● Instruction
Repeat the data verbatim.

● Data section

○ ○ ○ ○ ○

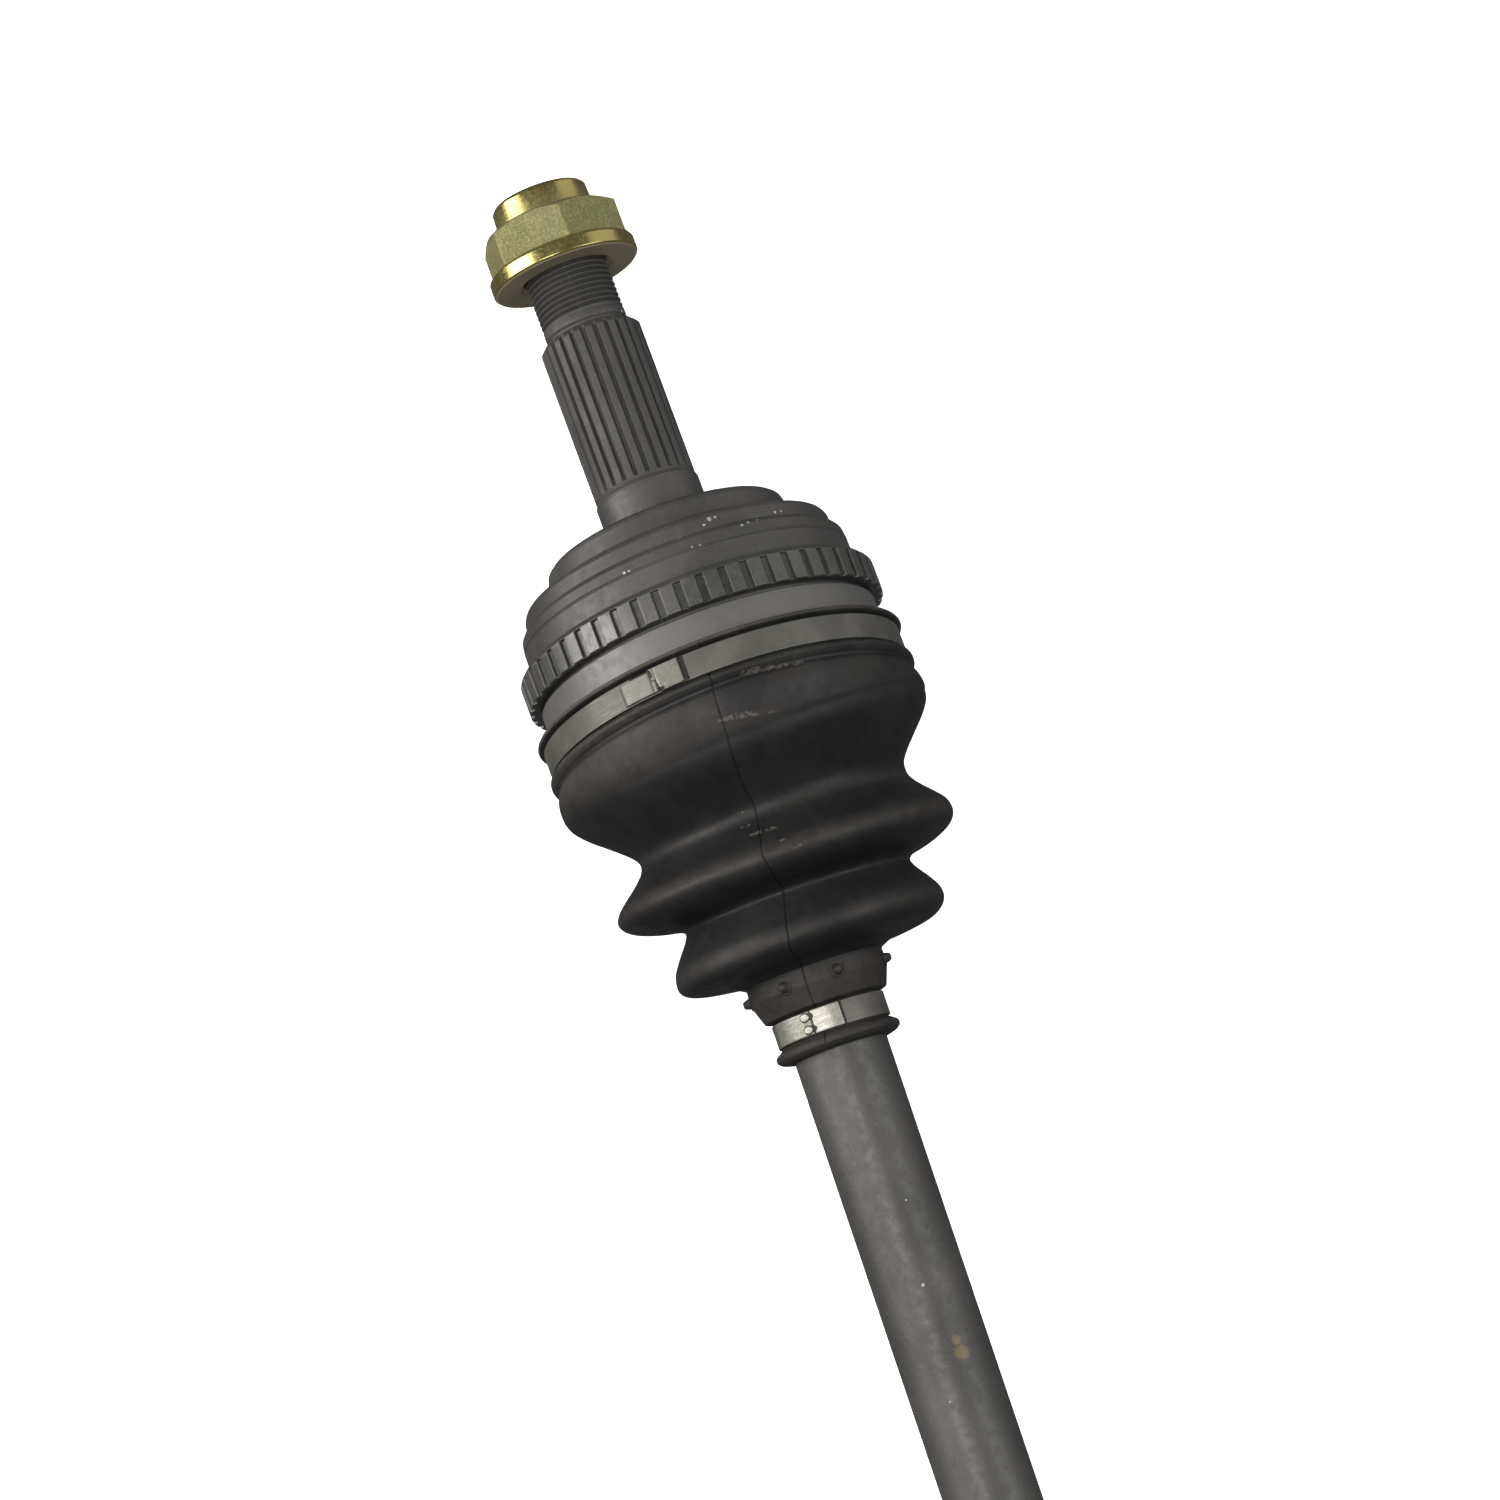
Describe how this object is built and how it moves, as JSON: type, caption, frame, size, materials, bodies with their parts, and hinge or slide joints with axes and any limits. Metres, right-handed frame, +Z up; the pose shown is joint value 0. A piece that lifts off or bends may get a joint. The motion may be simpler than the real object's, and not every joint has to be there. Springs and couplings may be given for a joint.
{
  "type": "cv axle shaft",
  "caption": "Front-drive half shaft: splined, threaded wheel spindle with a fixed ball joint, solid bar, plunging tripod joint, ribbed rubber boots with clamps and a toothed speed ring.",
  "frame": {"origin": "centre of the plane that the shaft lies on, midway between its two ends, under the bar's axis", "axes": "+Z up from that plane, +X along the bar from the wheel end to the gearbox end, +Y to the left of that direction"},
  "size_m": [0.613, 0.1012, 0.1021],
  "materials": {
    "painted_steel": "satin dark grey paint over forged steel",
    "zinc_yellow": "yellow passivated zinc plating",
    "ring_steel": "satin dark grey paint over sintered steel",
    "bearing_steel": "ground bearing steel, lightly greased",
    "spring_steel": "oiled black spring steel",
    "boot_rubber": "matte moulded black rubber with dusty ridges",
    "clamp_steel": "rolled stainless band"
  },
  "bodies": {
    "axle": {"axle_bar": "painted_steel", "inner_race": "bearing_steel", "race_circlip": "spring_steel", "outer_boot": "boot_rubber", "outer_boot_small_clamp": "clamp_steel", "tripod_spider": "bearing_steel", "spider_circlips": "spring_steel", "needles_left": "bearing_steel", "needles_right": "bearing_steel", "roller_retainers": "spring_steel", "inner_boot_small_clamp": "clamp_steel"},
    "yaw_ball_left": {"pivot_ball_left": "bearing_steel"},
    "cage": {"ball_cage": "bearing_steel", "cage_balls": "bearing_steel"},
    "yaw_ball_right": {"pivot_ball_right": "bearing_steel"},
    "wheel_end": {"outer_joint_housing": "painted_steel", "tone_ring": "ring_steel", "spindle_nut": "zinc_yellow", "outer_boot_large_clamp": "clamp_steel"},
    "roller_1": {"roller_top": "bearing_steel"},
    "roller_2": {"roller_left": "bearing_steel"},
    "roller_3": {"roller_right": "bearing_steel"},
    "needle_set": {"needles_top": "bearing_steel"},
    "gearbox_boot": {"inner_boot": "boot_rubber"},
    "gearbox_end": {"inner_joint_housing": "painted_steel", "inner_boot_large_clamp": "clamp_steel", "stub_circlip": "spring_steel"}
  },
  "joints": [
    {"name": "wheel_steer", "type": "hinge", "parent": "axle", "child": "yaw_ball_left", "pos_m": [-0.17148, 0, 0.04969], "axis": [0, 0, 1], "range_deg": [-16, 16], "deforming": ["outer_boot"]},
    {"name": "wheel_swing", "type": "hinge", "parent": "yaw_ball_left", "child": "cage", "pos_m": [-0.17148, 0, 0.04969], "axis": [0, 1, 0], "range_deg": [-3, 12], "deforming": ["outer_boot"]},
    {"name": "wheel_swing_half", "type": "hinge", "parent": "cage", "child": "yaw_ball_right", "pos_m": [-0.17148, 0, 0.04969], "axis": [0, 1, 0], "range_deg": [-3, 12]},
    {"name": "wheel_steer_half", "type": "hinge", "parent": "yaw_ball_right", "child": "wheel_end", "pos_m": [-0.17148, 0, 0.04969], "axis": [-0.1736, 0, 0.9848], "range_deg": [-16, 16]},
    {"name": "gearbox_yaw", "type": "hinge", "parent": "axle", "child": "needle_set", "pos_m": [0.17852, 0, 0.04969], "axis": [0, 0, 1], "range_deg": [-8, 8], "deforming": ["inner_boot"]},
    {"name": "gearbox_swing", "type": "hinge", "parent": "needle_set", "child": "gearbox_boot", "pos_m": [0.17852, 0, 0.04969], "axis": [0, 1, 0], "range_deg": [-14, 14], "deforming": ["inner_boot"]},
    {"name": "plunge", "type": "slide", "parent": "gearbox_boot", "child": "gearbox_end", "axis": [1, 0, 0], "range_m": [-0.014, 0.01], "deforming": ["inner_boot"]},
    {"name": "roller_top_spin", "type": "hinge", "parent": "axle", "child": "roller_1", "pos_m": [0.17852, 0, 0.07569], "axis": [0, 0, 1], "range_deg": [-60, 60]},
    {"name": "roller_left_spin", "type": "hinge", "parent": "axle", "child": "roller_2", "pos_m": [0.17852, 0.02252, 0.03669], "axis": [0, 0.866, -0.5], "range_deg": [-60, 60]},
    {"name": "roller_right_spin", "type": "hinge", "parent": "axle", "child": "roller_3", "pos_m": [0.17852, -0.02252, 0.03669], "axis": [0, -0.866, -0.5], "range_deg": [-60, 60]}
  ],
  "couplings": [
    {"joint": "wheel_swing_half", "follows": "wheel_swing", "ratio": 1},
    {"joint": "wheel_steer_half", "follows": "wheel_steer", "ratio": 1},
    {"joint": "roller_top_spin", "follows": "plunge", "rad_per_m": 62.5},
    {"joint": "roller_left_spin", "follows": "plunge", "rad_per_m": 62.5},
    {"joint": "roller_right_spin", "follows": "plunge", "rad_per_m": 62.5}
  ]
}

○ ○ ○ ○ ○

● Final answer
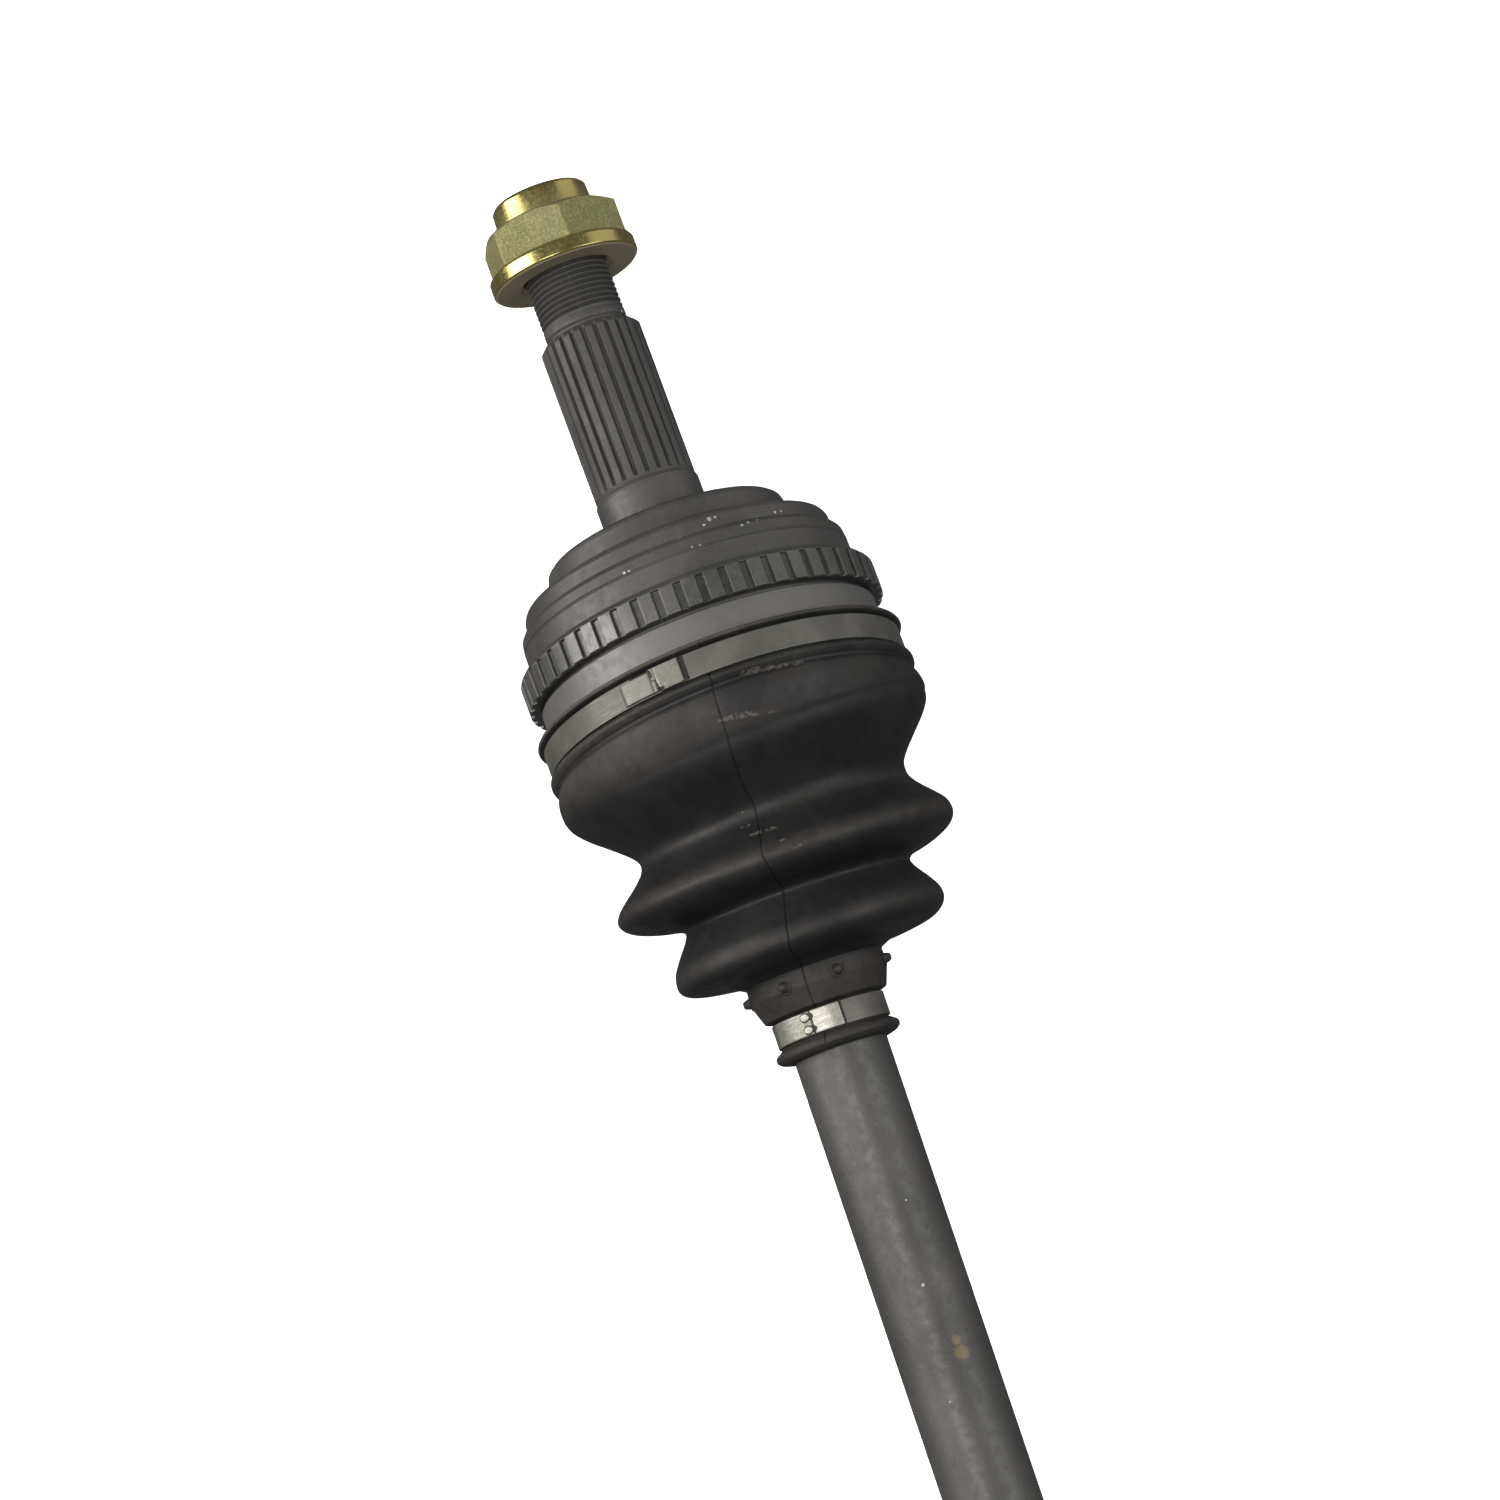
Describe how this object is built and how it moves, as JSON: type, caption, frame, size, materials, bodies with their parts, and hinge or slide joints with axes and any limits. Metres, right-handed frame, +Z up; the pose shown is joint value 0. A piece that lifts off or bends may get a joint. The motion may be simpler than the real object's, and not every joint has to be there. Springs and couplings may be given for a joint.
{
  "type": "cv axle shaft",
  "caption": "Front-drive half shaft: splined, threaded wheel spindle with a fixed ball joint, solid bar, plunging tripod joint, ribbed rubber boots with clamps and a toothed speed ring.",
  "frame": {"origin": "centre of the plane that the shaft lies on, midway between its two ends, under the bar's axis", "axes": "+Z up from that plane, +X along the bar from the wheel end to the gearbox end, +Y to the left of that direction"},
  "size_m": [0.613, 0.1012, 0.1021],
  "materials": {
    "painted_steel": "satin dark grey paint over forged steel",
    "zinc_yellow": "yellow passivated zinc plating",
    "ring_steel": "satin dark grey paint over sintered steel",
    "bearing_steel": "ground bearing steel, lightly greased",
    "spring_steel": "oiled black spring steel",
    "boot_rubber": "matte moulded black rubber with dusty ridges",
    "clamp_steel": "rolled stainless band"
  },
  "bodies": {
    "axle": {"axle_bar": "painted_steel", "inner_race": "bearing_steel", "race_circlip": "spring_steel", "outer_boot": "boot_rubber", "outer_boot_small_clamp": "clamp_steel", "tripod_spider": "bearing_steel", "spider_circlips": "spring_steel", "needles_left": "bearing_steel", "needles_right": "bearing_steel", "roller_retainers": "spring_steel", "inner_boot_small_clamp": "clamp_steel"},
    "yaw_ball_left": {"pivot_ball_left": "bearing_steel"},
    "cage": {"ball_cage": "bearing_steel", "cage_balls": "bearing_steel"},
    "yaw_ball_right": {"pivot_ball_right": "bearing_steel"},
    "wheel_end": {"outer_joint_housing": "painted_steel", "tone_ring": "ring_steel", "spindle_nut": "zinc_yellow", "outer_boot_large_clamp": "clamp_steel"},
    "roller_1": {"roller_top": "bearing_steel"},
    "roller_2": {"roller_left": "bearing_steel"},
    "roller_3": {"roller_right": "bearing_steel"},
    "needle_set": {"needles_top": "bearing_steel"},
    "gearbox_boot": {"inner_boot": "boot_rubber"},
    "gearbox_end": {"inner_joint_housing": "painted_steel", "inner_boot_large_clamp": "clamp_steel", "stub_circlip": "spring_steel"}
  },
  "joints": [
    {"name": "wheel_steer", "type": "hinge", "parent": "axle", "child": "yaw_ball_left", "pos_m": [-0.17148, 0, 0.04969], "axis": [0, 0, 1], "range_deg": [-16, 16], "deforming": ["outer_boot"]},
    {"name": "wheel_swing", "type": "hinge", "parent": "yaw_ball_left", "child": "cage", "pos_m": [-0.17148, 0, 0.04969], "axis": [0, 1, 0], "range_deg": [-3, 12], "deforming": ["outer_boot"]},
    {"name": "wheel_swing_half", "type": "hinge", "parent": "cage", "child": "yaw_ball_right", "pos_m": [-0.17148, 0, 0.04969], "axis": [0, 1, 0], "range_deg": [-3, 12]},
    {"name": "wheel_steer_half", "type": "hinge", "parent": "yaw_ball_right", "child": "wheel_end", "pos_m": [-0.17148, 0, 0.04969], "axis": [-0.1736, 0, 0.9848], "range_deg": [-16, 16]},
    {"name": "gearbox_yaw", "type": "hinge", "parent": "axle", "child": "needle_set", "pos_m": [0.17852, 0, 0.04969], "axis": [0, 0, 1], "range_deg": [-8, 8], "deforming": ["inner_boot"]},
    {"name": "gearbox_swing", "type": "hinge", "parent": "needle_set", "child": "gearbox_boot", "pos_m": [0.17852, 0, 0.04969], "axis": [0, 1, 0], "range_deg": [-14, 14], "deforming": ["inner_boot"]},
    {"name": "plunge", "type": "slide", "parent": "gearbox_boot", "child": "gearbox_end", "axis": [1, 0, 0], "range_m": [-0.014, 0.01], "deforming": ["inner_boot"]},
    {"name": "roller_top_spin", "type": "hinge", "parent": "axle", "child": "roller_1", "pos_m": [0.17852, 0, 0.07569], "axis": [0, 0, 1], "range_deg": [-60, 60]},
    {"name": "roller_left_spin", "type": "hinge", "parent": "axle", "child": "roller_2", "pos_m": [0.17852, 0.02252, 0.03669], "axis": [0, 0.866, -0.5], "range_deg": [-60, 60]},
    {"name": "roller_right_spin", "type": "hinge", "parent": "axle", "child": "roller_3", "pos_m": [0.17852, -0.02252, 0.03669], "axis": [0, -0.866, -0.5], "range_deg": [-60, 60]}
  ],
  "couplings": [
    {"joint": "wheel_swing_half", "follows": "wheel_swing", "ratio": 1},
    {"joint": "wheel_steer_half", "follows": "wheel_steer", "ratio": 1},
    {"joint": "roller_top_spin", "follows": "plunge", "rad_per_m": 62.5},
    {"joint": "roller_left_spin", "follows": "plunge", "rad_per_m": 62.5},
    {"joint": "roller_right_spin", "follows": "plunge", "rad_per_m": 62.5}
  ]
}